### Written exercise
The records that follow are to be repeated without alteration.

### Dataset extract
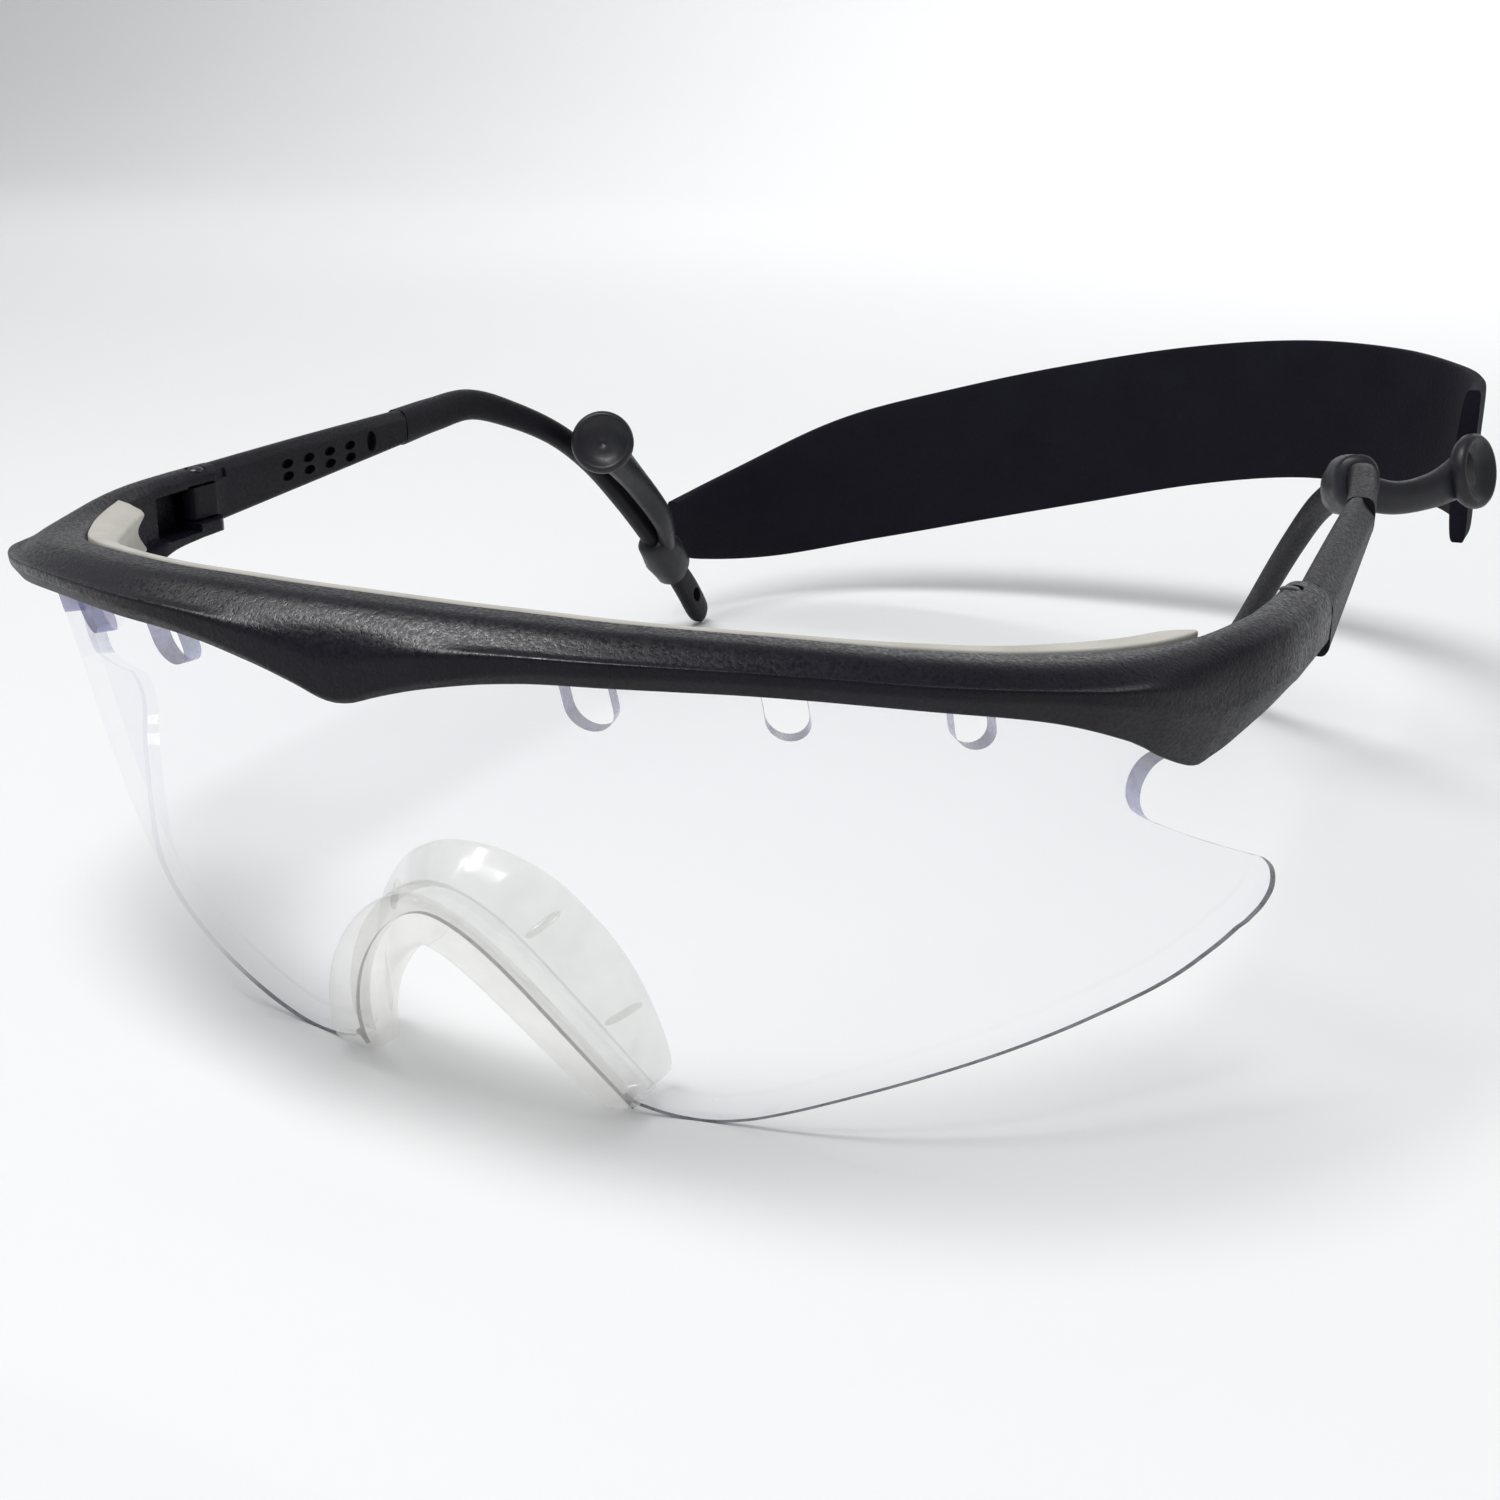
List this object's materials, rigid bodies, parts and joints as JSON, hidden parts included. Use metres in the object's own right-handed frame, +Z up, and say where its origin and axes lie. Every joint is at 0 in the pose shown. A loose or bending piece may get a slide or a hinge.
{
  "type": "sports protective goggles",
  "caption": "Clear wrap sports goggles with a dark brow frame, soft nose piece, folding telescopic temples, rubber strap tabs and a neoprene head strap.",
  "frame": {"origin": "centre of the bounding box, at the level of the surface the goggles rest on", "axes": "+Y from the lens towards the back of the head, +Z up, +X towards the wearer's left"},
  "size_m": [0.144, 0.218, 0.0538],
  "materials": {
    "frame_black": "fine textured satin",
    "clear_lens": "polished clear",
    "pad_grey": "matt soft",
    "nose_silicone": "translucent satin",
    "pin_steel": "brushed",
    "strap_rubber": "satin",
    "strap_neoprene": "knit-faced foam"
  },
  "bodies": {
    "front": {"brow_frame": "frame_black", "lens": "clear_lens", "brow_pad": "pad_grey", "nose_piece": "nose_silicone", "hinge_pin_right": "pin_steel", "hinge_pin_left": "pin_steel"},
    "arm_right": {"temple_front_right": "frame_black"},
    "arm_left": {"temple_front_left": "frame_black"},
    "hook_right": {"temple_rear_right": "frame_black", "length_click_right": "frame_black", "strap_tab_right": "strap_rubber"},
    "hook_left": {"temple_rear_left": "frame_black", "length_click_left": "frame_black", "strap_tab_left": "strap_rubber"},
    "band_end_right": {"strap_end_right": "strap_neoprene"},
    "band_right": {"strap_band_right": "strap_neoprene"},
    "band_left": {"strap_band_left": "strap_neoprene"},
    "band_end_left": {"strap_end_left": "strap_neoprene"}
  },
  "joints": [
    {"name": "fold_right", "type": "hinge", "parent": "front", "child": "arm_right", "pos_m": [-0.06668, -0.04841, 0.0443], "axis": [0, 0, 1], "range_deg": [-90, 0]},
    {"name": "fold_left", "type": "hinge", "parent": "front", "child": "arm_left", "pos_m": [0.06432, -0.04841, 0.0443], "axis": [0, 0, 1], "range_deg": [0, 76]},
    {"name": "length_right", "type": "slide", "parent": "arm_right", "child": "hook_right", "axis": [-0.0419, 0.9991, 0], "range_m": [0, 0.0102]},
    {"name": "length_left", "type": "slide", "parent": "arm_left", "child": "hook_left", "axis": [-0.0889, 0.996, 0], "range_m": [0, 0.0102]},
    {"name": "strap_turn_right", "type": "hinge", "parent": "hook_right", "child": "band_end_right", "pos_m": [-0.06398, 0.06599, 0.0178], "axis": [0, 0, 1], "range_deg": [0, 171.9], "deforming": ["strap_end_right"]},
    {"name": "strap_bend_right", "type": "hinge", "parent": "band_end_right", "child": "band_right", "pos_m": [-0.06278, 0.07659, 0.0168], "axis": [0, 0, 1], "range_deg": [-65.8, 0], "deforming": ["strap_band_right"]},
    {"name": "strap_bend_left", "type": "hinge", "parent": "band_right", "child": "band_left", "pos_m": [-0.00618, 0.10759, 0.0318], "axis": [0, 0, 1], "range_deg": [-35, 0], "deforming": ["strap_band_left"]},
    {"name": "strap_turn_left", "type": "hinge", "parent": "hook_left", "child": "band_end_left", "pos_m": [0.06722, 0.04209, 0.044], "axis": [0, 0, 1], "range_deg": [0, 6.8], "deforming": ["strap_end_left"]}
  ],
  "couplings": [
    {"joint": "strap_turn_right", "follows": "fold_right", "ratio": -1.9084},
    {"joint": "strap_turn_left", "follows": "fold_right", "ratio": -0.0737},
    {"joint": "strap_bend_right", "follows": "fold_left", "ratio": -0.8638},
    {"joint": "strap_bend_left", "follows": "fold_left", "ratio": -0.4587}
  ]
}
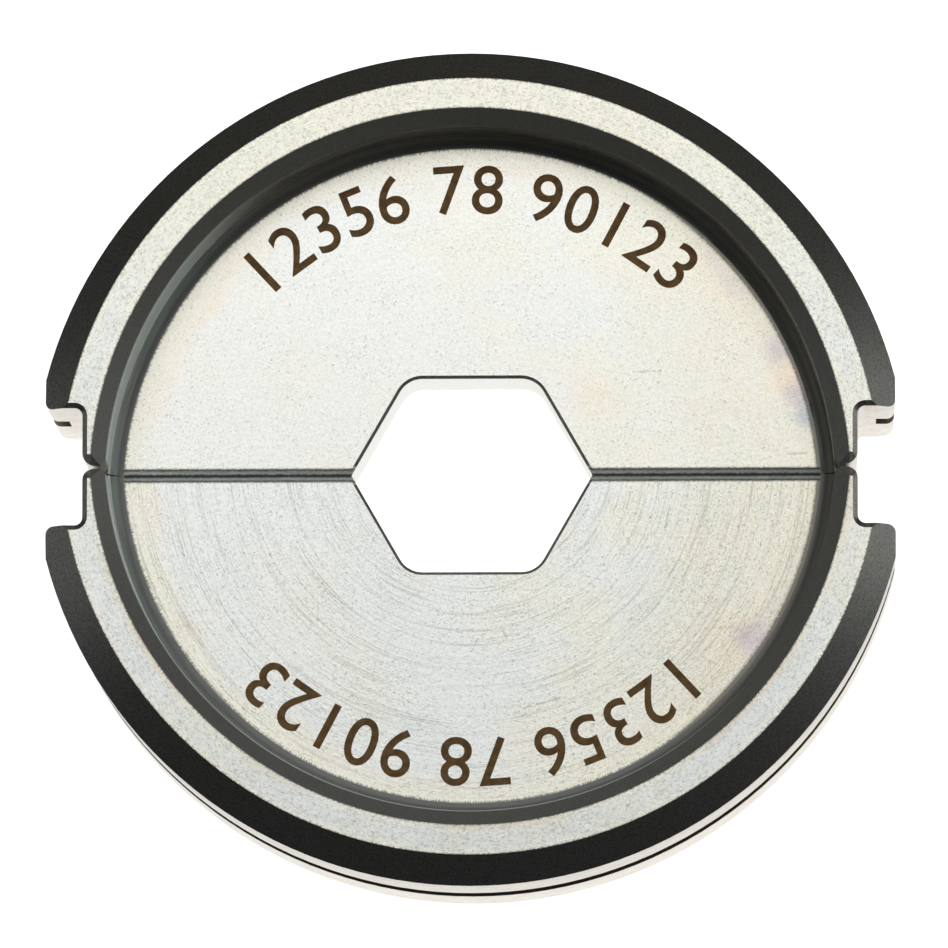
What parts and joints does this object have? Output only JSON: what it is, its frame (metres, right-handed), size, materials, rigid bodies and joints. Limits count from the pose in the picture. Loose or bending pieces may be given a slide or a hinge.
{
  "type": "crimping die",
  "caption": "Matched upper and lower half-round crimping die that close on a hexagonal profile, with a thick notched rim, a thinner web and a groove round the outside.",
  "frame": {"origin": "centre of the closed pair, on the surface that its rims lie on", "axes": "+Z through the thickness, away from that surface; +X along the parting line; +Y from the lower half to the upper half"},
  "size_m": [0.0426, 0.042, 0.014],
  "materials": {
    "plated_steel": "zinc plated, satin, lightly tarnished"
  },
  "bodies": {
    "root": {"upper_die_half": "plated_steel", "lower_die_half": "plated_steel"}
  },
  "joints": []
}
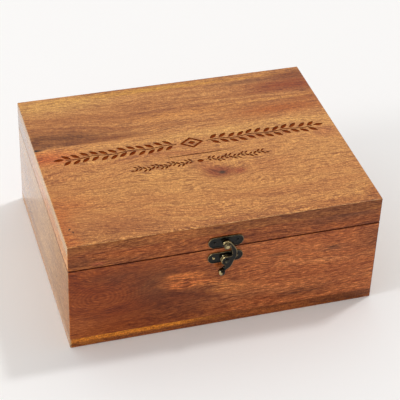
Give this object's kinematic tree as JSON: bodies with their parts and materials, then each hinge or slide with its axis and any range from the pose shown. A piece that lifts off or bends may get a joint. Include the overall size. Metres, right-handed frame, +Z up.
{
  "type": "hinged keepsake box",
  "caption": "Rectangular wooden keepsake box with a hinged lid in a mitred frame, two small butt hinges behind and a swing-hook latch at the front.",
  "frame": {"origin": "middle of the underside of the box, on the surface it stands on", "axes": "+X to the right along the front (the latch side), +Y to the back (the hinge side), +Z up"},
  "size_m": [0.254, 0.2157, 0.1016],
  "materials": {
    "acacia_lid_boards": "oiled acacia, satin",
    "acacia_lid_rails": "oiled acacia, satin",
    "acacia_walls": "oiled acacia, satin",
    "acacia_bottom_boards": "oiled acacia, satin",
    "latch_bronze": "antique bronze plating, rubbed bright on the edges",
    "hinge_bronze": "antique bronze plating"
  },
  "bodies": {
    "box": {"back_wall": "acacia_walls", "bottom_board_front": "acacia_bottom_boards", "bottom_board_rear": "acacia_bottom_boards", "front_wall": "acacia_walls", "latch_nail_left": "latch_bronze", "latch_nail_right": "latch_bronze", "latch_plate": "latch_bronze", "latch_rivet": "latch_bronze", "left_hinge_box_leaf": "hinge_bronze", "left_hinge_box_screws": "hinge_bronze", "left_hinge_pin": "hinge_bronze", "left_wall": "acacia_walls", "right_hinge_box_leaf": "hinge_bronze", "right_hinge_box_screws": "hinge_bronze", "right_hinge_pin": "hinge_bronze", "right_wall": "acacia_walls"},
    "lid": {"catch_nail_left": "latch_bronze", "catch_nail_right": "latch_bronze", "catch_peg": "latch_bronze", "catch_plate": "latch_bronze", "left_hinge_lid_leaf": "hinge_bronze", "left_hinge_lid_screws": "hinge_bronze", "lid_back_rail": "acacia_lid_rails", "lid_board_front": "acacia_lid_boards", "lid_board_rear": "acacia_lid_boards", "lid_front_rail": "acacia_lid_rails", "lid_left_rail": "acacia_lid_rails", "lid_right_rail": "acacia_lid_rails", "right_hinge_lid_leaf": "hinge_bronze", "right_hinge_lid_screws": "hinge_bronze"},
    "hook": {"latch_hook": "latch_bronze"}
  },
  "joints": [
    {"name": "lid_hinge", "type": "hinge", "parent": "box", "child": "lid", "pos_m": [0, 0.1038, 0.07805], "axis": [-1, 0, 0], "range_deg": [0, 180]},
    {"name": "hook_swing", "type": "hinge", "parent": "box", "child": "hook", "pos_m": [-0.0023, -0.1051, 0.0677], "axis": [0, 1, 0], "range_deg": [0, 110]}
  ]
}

### Answer in full
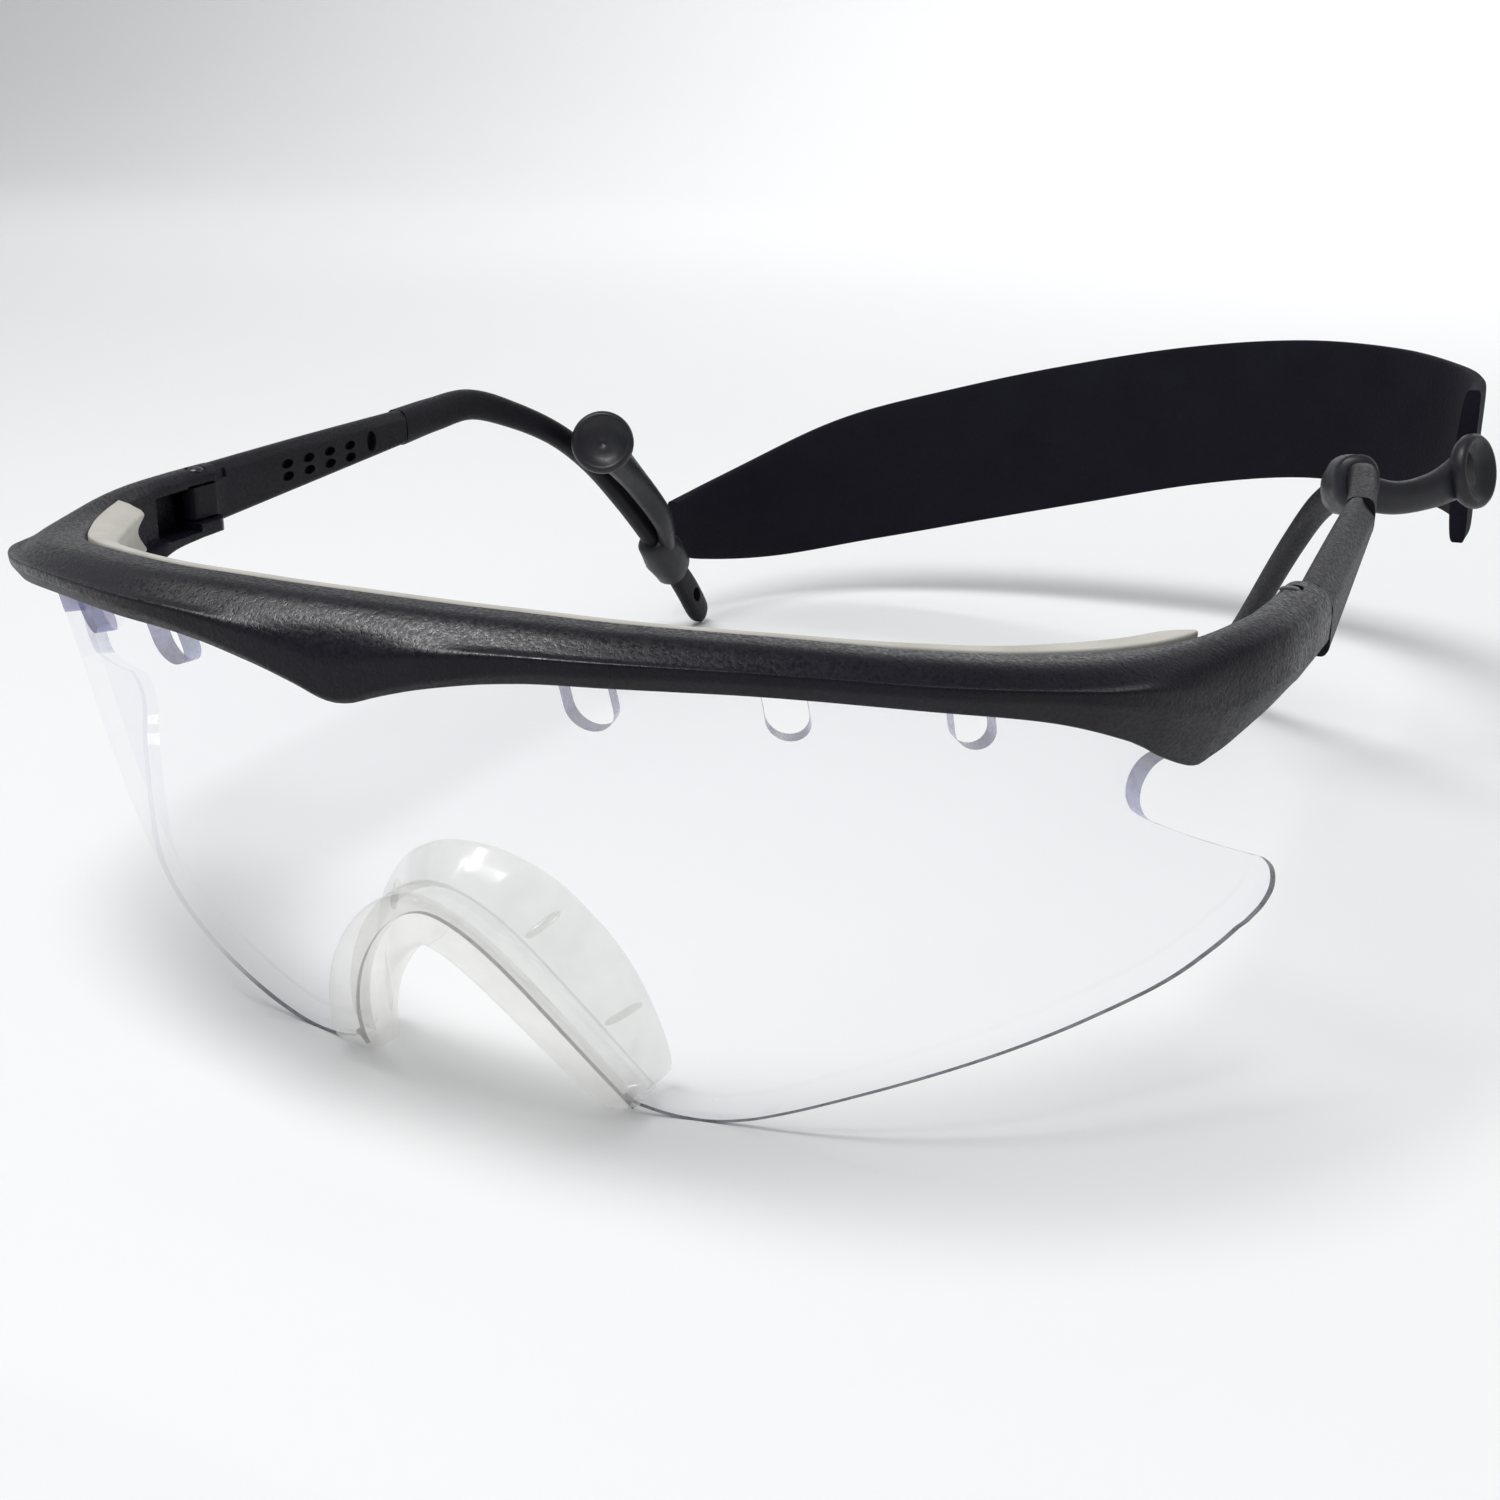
List this object's materials, rigid bodies, parts and joints as JSON, hidden parts included. Use metres in the object's own right-handed frame, +Z up, and say where its origin and axes lie. Every joint is at 0 in the pose shown. A loose or bending piece may get a slide or a hinge.
{
  "type": "sports protective goggles",
  "caption": "Clear wrap sports goggles with a dark brow frame, soft nose piece, folding telescopic temples, rubber strap tabs and a neoprene head strap.",
  "frame": {"origin": "centre of the bounding box, at the level of the surface the goggles rest on", "axes": "+Y from the lens towards the back of the head, +Z up, +X towards the wearer's left"},
  "size_m": [0.144, 0.218, 0.0538],
  "materials": {
    "frame_black": "fine textured satin",
    "clear_lens": "polished clear",
    "pad_grey": "matt soft",
    "nose_silicone": "translucent satin",
    "pin_steel": "brushed",
    "strap_rubber": "satin",
    "strap_neoprene": "knit-faced foam"
  },
  "bodies": {
    "front": {"brow_frame": "frame_black", "lens": "clear_lens", "brow_pad": "pad_grey", "nose_piece": "nose_silicone", "hinge_pin_right": "pin_steel", "hinge_pin_left": "pin_steel"},
    "arm_right": {"temple_front_right": "frame_black"},
    "arm_left": {"temple_front_left": "frame_black"},
    "hook_right": {"temple_rear_right": "frame_black", "length_click_right": "frame_black", "strap_tab_right": "strap_rubber"},
    "hook_left": {"temple_rear_left": "frame_black", "length_click_left": "frame_black", "strap_tab_left": "strap_rubber"},
    "band_end_right": {"strap_end_right": "strap_neoprene"},
    "band_right": {"strap_band_right": "strap_neoprene"},
    "band_left": {"strap_band_left": "strap_neoprene"},
    "band_end_left": {"strap_end_left": "strap_neoprene"}
  },
  "joints": [
    {"name": "fold_right", "type": "hinge", "parent": "front", "child": "arm_right", "pos_m": [-0.06668, -0.04841, 0.0443], "axis": [0, 0, 1], "range_deg": [-90, 0]},
    {"name": "fold_left", "type": "hinge", "parent": "front", "child": "arm_left", "pos_m": [0.06432, -0.04841, 0.0443], "axis": [0, 0, 1], "range_deg": [0, 76]},
    {"name": "length_right", "type": "slide", "parent": "arm_right", "child": "hook_right", "axis": [-0.0419, 0.9991, 0], "range_m": [0, 0.0102]},
    {"name": "length_left", "type": "slide", "parent": "arm_left", "child": "hook_left", "axis": [-0.0889, 0.996, 0], "range_m": [0, 0.0102]},
    {"name": "strap_turn_right", "type": "hinge", "parent": "hook_right", "child": "band_end_right", "pos_m": [-0.06398, 0.06599, 0.0178], "axis": [0, 0, 1], "range_deg": [0, 171.9], "deforming": ["strap_end_right"]},
    {"name": "strap_bend_right", "type": "hinge", "parent": "band_end_right", "child": "band_right", "pos_m": [-0.06278, 0.07659, 0.0168], "axis": [0, 0, 1], "range_deg": [-65.8, 0], "deforming": ["strap_band_right"]},
    {"name": "strap_bend_left", "type": "hinge", "parent": "band_right", "child": "band_left", "pos_m": [-0.00618, 0.10759, 0.0318], "axis": [0, 0, 1], "range_deg": [-35, 0], "deforming": ["strap_band_left"]},
    {"name": "strap_turn_left", "type": "hinge", "parent": "hook_left", "child": "band_end_left", "pos_m": [0.06722, 0.04209, 0.044], "axis": [0, 0, 1], "range_deg": [0, 6.8], "deforming": ["strap_end_left"]}
  ],
  "couplings": [
    {"joint": "strap_turn_right", "follows": "fold_right", "ratio": -1.9084},
    {"joint": "strap_turn_left", "follows": "fold_right", "ratio": -0.0737},
    {"joint": "strap_bend_right", "follows": "fold_left", "ratio": -0.8638},
    {"joint": "strap_bend_left", "follows": "fold_left", "ratio": -0.4587}
  ]
}
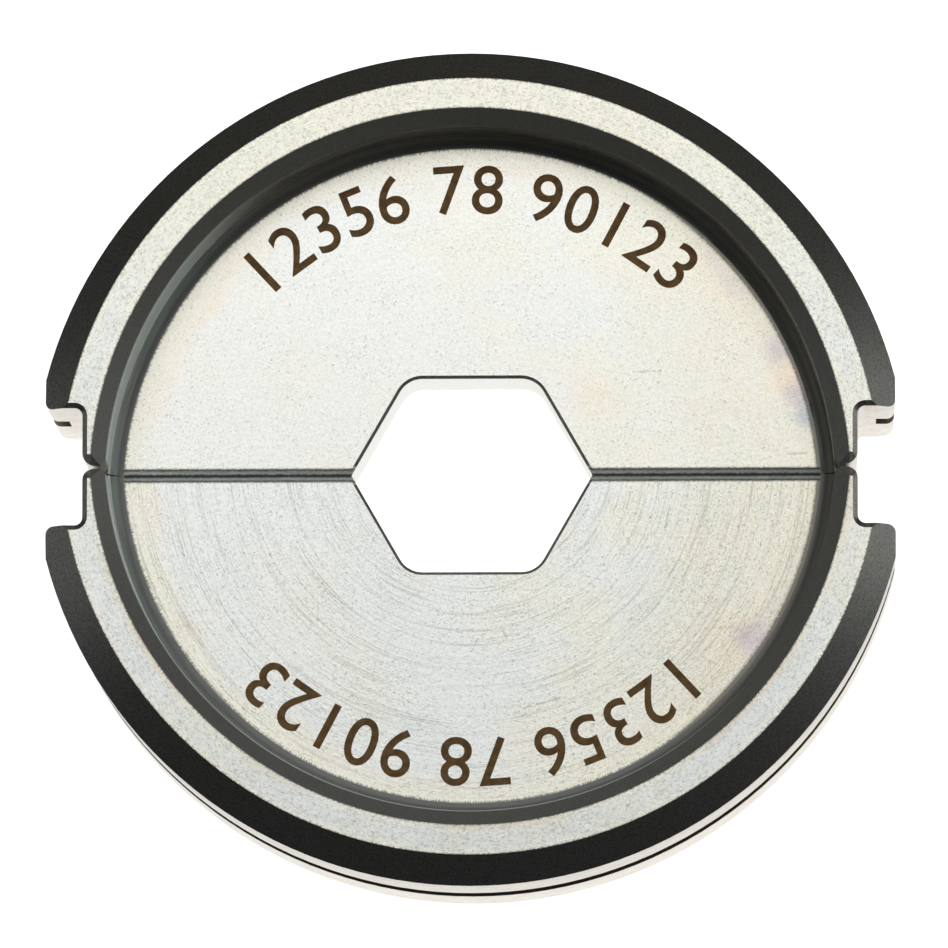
What parts and joints does this object have? Output only JSON: what it is, its frame (metres, right-handed), size, materials, rigid bodies and joints. Limits count from the pose in the picture. Loose or bending pieces may be given a slide or a hinge.
{
  "type": "crimping die",
  "caption": "Matched upper and lower half-round crimping die that close on a hexagonal profile, with a thick notched rim, a thinner web and a groove round the outside.",
  "frame": {"origin": "centre of the closed pair, on the surface that its rims lie on", "axes": "+Z through the thickness, away from that surface; +X along the parting line; +Y from the lower half to the upper half"},
  "size_m": [0.0426, 0.042, 0.014],
  "materials": {
    "plated_steel": "zinc plated, satin, lightly tarnished"
  },
  "bodies": {
    "root": {"upper_die_half": "plated_steel", "lower_die_half": "plated_steel"}
  },
  "joints": []
}
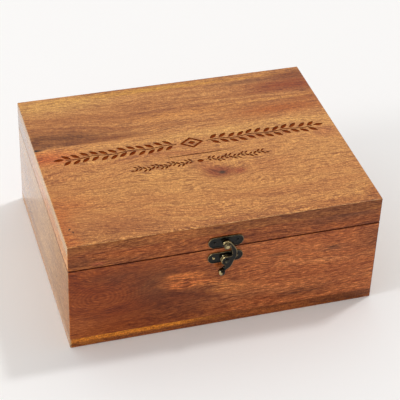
Give this object's kinematic tree as JSON: bodies with their parts and materials, then each hinge or slide with its axis and any range from the pose shown. A piece that lifts off or bends may get a joint. Include the overall size. Metres, right-handed frame, +Z up.
{
  "type": "hinged keepsake box",
  "caption": "Rectangular wooden keepsake box with a hinged lid in a mitred frame, two small butt hinges behind and a swing-hook latch at the front.",
  "frame": {"origin": "middle of the underside of the box, on the surface it stands on", "axes": "+X to the right along the front (the latch side), +Y to the back (the hinge side), +Z up"},
  "size_m": [0.254, 0.2157, 0.1016],
  "materials": {
    "acacia_lid_boards": "oiled acacia, satin",
    "acacia_lid_rails": "oiled acacia, satin",
    "acacia_walls": "oiled acacia, satin",
    "acacia_bottom_boards": "oiled acacia, satin",
    "latch_bronze": "antique bronze plating, rubbed bright on the edges",
    "hinge_bronze": "antique bronze plating"
  },
  "bodies": {
    "box": {"back_wall": "acacia_walls", "bottom_board_front": "acacia_bottom_boards", "bottom_board_rear": "acacia_bottom_boards", "front_wall": "acacia_walls", "latch_nail_left": "latch_bronze", "latch_nail_right": "latch_bronze", "latch_plate": "latch_bronze", "latch_rivet": "latch_bronze", "left_hinge_box_leaf": "hinge_bronze", "left_hinge_box_screws": "hinge_bronze", "left_hinge_pin": "hinge_bronze", "left_wall": "acacia_walls", "right_hinge_box_leaf": "hinge_bronze", "right_hinge_box_screws": "hinge_bronze", "right_hinge_pin": "hinge_bronze", "right_wall": "acacia_walls"},
    "lid": {"catch_nail_left": "latch_bronze", "catch_nail_right": "latch_bronze", "catch_peg": "latch_bronze", "catch_plate": "latch_bronze", "left_hinge_lid_leaf": "hinge_bronze", "left_hinge_lid_screws": "hinge_bronze", "lid_back_rail": "acacia_lid_rails", "lid_board_front": "acacia_lid_boards", "lid_board_rear": "acacia_lid_boards", "lid_front_rail": "acacia_lid_rails", "lid_left_rail": "acacia_lid_rails", "lid_right_rail": "acacia_lid_rails", "right_hinge_lid_leaf": "hinge_bronze", "right_hinge_lid_screws": "hinge_bronze"},
    "hook": {"latch_hook": "latch_bronze"}
  },
  "joints": [
    {"name": "lid_hinge", "type": "hinge", "parent": "box", "child": "lid", "pos_m": [0, 0.1038, 0.07805], "axis": [-1, 0, 0], "range_deg": [0, 180]},
    {"name": "hook_swing", "type": "hinge", "parent": "box", "child": "hook", "pos_m": [-0.0023, -0.1051, 0.0677], "axis": [0, 1, 0], "range_deg": [0, 110]}
  ]
}